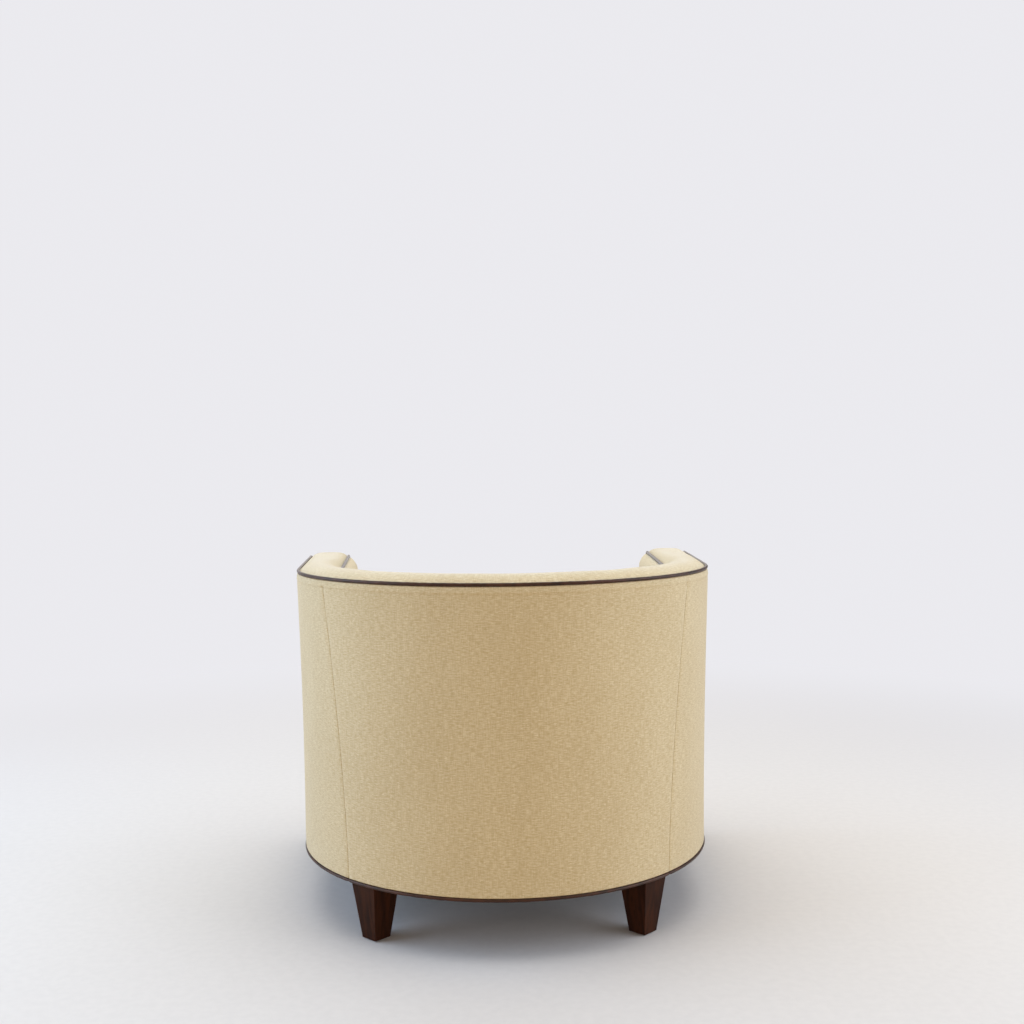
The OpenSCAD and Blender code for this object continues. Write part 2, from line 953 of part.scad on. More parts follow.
module side_base_piping(side) {
    arc = arc_stations(splay, base_seam_deg - 2 * seam_deg, base_welt_in, base_welt_z);
    front_run = base_welt_run - welt_r - 2 * gap;
    color(leather)
        mirror([side < 0 ? 1 : 0, 0, 0])
            tube(concat([[arm_point(1, base_welt_in, front_run, base_welt_z), outward(1)]], arc), welt_r);
}

module front_base_piping() {
    half = [
        [arm_point(-1, base_welt_in - welt_r, base_welt_run, base_welt_z), forward(-1)],
        [arm_point(-1, wall_t - welt_r, base_welt_run, base_welt_z), [0, -1, 0]],
        [[-(back_r - wall_t) * cos(splay) + welt_d, front_y - base_proud + welt_r, base_welt_z], [0, -1, 0]]
    ];
    color(leather)
        tube(reversed(concat(half, [for (s = reversed(half)) [[-s[0].x, s[0].y, s[0].z], [-s[1].x, s[1].y, 0]]])), welt_r);
}

module dust_cover() {
    color(black_cloth)
        difference() {
            translate([0, 0, frame_z - dust_t])
                linear_extrude(dust_t)
                    seat_plan(dust_in, front_rail_y + dust_in - frame_in);
            at_legs()
                translate([-leg_top / 2 - gap, -leg_top / 2 - gap, frame_z - dust_t - over])
                    cube([leg_top + 2 * gap, leg_top + 2 * gap, dust_t + 2 * over]);
        }
}

// Seat cushion

cushion_z = seat_z + welt_gap;
cushion_top_z = cushion_z + cushion_t;
cushion_front_y = front_y - cushion_proud;
cushion_edge = welt_d + welt_gap;
corner_min_r = 4;
arc_points = 24;
corner_points = 4;
crown_insets = [0, 8, 22, 45, 80, 130, 190, 250];
crown_reach = 110;

// Points of the cushion's plan, anticlockwise, inside its outline by depth
function cushion_outline(depth, z) =
    let(
        r = back_r - cushion_in - depth,
        corner_r = max(cushion_corner_r - depth, corner_min_r),
        corner_y = cushion_front_y + depth + corner_r,
        corner_x = (r - corner_r - (corner_y - arc_y) * sin(splay)) / cos(splay)
    )
    concat(
        [for (i = [0:arc_points]) let(a = splay + (180 - 2 * splay) * i / arc_points)
            [r * cos(a), arc_y + r * sin(a), z]],
        [for (i = [0:corner_points]) let(a = 180 - splay + (90 + splay) * i / corner_points)
            [corner_r * cos(a) - corner_x, corner_y + corner_r * sin(a), z]],
        [for (i = [0:corner_points]) let(a = -90 + (90 + splay) * i / corner_points)
            [corner_x + corner_r * cos(a), corner_y + corner_r * sin(a), z]]
    );
function cushion_rise(depth) = cushion_crown * (1 - pow(1 - min(depth / crown_reach, 1), 2));
function cushion_rings(depth, drop) =
    [for (e = crown_insets) cushion_outline(depth + e, cushion_top_z - welt_r + cushion_rise(e) - drop)];
function flat(points) = [for (p = points) [p.x, p.y]];

// The cover's top, from under its middle out to its edge and back over it
module cushion_top_cover() {
    color(linen)
        skin(concat(reversed(cushion_rings(cushion_edge, cloth_t)), cushion_rings(cushion_edge, 0)));
}

module cushion_core() {
    depth = border_in + cloth_in;
    low_z = cushion_z + cushion_edge;
    high_z = cushion_top_z - cushion_edge;
    color(foam)
        skin(concat(
            [cushion_outline(cushion_edge, cushion_z + cloth_in), cushion_outline(cushion_edge, low_z)],
            [cushion_outline(depth, low_z), cushion_outline(depth, high_z), cushion_outline(cushion_edge, high_z)],
            cushion_rings(cushion_edge, cloth_in)
        ));
}

module cushion_border() {
    color(linen)
        translate([0, 0, cushion_z + welt_d + gap])
            linear_extrude(cushion_t - 2 * welt_d - 2 * gap)
                difference() {
                    polygon(flat(cushion_outline(border_in, 0)));
                    polygon(flat(cushion_outline(border_in + cloth_t, 0)));
                }
}

module cushion_bottom_cover() {
    color(linen)
        translate([0, 0, cushion_z])
            linear_extrude(cloth_t)
                polygon(flat(cushion_outline(cushion_edge, 0)));
}

module cushion_piping() {
    outline = cushion_outline(welt_r, 0);
    middle = [0, arc_y, 0];
    color(leather)
        for (z = [cushion_z + welt_r, cushion_top_z - welt_r])
            tube([for (p = outline) [p + [0, 0, z], unit(p - middle)]], welt_r, closed = true);
}

front_rail();
back_rail();
side_rail(1);  // left_side_rail
side_rail(-1);  // right_side_rail
front_post(1);  // left_front_post
front_post(-1);  // right_front_post
uprights();
back_rim();
arm_rim(1);  // left_arm_rim
arm_rim(-1);  // right_arm_rim
seat_brace();
front_leg_blocks();
rear_leg_blocks();
at_front_leg(1) leg();  // front_left_leg
at_front_leg(-1) leg();  // front_right_leg
at_rear_leg(1) leg();  // rear_left_leg
at_rear_leg(-1) leg();  // rear_right_leg
leg_glides();
hanger_bolts();
tee_nuts();
long_webbing();
cross_webbing();
deck_pad();
deck_cover();
inside_hessian();
inside_back_pad();
inside_side_pad(1);  // inside_left_pad
inside_side_pad(-1);  // inside_right_pad
inside_back_cover();
inside_side_cover(1);  // inside_left_cover
inside_side_cover(-1);  // inside_right_cover
back_top_pad();
arm_pad(1);  // left_arm_pad
arm_pad(-1);  // right_arm_pad
top_border_cover();
outer_top_piping();
inner_top_piping();
outside_back_board();
outside_side_board(1);  // outside_left_board
outside_side_board(-1);  // outside_right_board
outside_back_wadding();
outside_side_wadding(1);  // outside_left_wadding
outside_side_wadding(-1);  // outside_right_wadding
outside_back_cover();
outside_side_cover(1);  // outside_left_cover
outside_side_cover(-1);  // outside_right_cover
edge_strip();
front_wadding();
front_border_cover();
back_base_piping();
side_base_piping(1);  // left_base_piping
side_base_piping(-1);  // right_base_piping
front_base_piping();
dust_cover();
cushion_core();
cushion_top_cover();
cushion_border();
cushion_bottom_cover();
cushion_piping();
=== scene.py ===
"""Dresses the low tub chair: linen panels, padded top and seat, leather piping, legs, light and camera.

Lengths are in metres in the frame's axes: the chair faces -Y, +Z is up and the sitter's left is +X. A place
on the walls is given by s, the distance along their outer face from the middle of the back, positive to the
left, by an inset from that face inward, and by its height.
"""
import json
import math
import random

import bmesh
import bpy
import numpy as np
from mathutils import Matrix, Vector, geometry

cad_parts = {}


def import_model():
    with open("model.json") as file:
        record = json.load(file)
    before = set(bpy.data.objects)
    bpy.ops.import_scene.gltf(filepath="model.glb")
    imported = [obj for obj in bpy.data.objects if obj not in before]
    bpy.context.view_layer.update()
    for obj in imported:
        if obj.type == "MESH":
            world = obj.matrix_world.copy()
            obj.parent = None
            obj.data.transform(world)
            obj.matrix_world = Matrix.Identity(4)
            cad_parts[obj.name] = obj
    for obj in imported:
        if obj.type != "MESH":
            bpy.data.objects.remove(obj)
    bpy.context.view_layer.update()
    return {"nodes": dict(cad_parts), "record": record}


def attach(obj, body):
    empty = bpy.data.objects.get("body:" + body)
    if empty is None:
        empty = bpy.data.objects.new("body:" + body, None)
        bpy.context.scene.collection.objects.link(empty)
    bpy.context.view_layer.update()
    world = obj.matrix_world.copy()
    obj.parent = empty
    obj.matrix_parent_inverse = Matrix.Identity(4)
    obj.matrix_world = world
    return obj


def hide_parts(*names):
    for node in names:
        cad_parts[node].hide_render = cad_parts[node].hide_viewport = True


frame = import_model()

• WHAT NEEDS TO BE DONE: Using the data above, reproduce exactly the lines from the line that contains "front_wadding();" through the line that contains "if empty is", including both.

• TASK ANSWER:
front_wadding();
front_border_cover();
back_base_piping();
side_base_piping(1);  // left_base_piping
side_base_piping(-1);  // right_base_piping
front_base_piping();
dust_cover();
cushion_core();
cushion_top_cover();
cushion_border();
cushion_bottom_cover();
cushion_piping();
=== scene.py ===
"""Dresses the low tub chair: linen panels, padded top and seat, leather piping, legs, light and camera.

Lengths are in metres in the frame's axes: the chair faces -Y, +Z is up and the sitter's left is +X. A place
on the walls is given by s, the distance along their outer face from the middle of the back, positive to the
left, by an inset from that face inward, and by its height.
"""
import json
import math
import random

import bmesh
import bpy
import numpy as np
from mathutils import Matrix, Vector, geometry

cad_parts = {}


def import_model():
    with open("model.json") as file:
        record = json.load(file)
    before = set(bpy.data.objects)
    bpy.ops.import_scene.gltf(filepath="model.glb")
    imported = [obj for obj in bpy.data.objects if obj not in before]
    bpy.context.view_layer.update()
    for obj in imported:
        if obj.type == "MESH":
            world = obj.matrix_world.copy()
            obj.parent = None
            obj.data.transform(world)
            obj.matrix_world = Matrix.Identity(4)
            cad_parts[obj.name] = obj
    for obj in imported:
        if obj.type != "MESH":
            bpy.data.objects.remove(obj)
    bpy.context.view_layer.update()
    return {"nodes": dict(cad_parts), "record": record}


def attach(obj, body):
    empty = bpy.data.objects.get("body:" + body)
    if empty is None:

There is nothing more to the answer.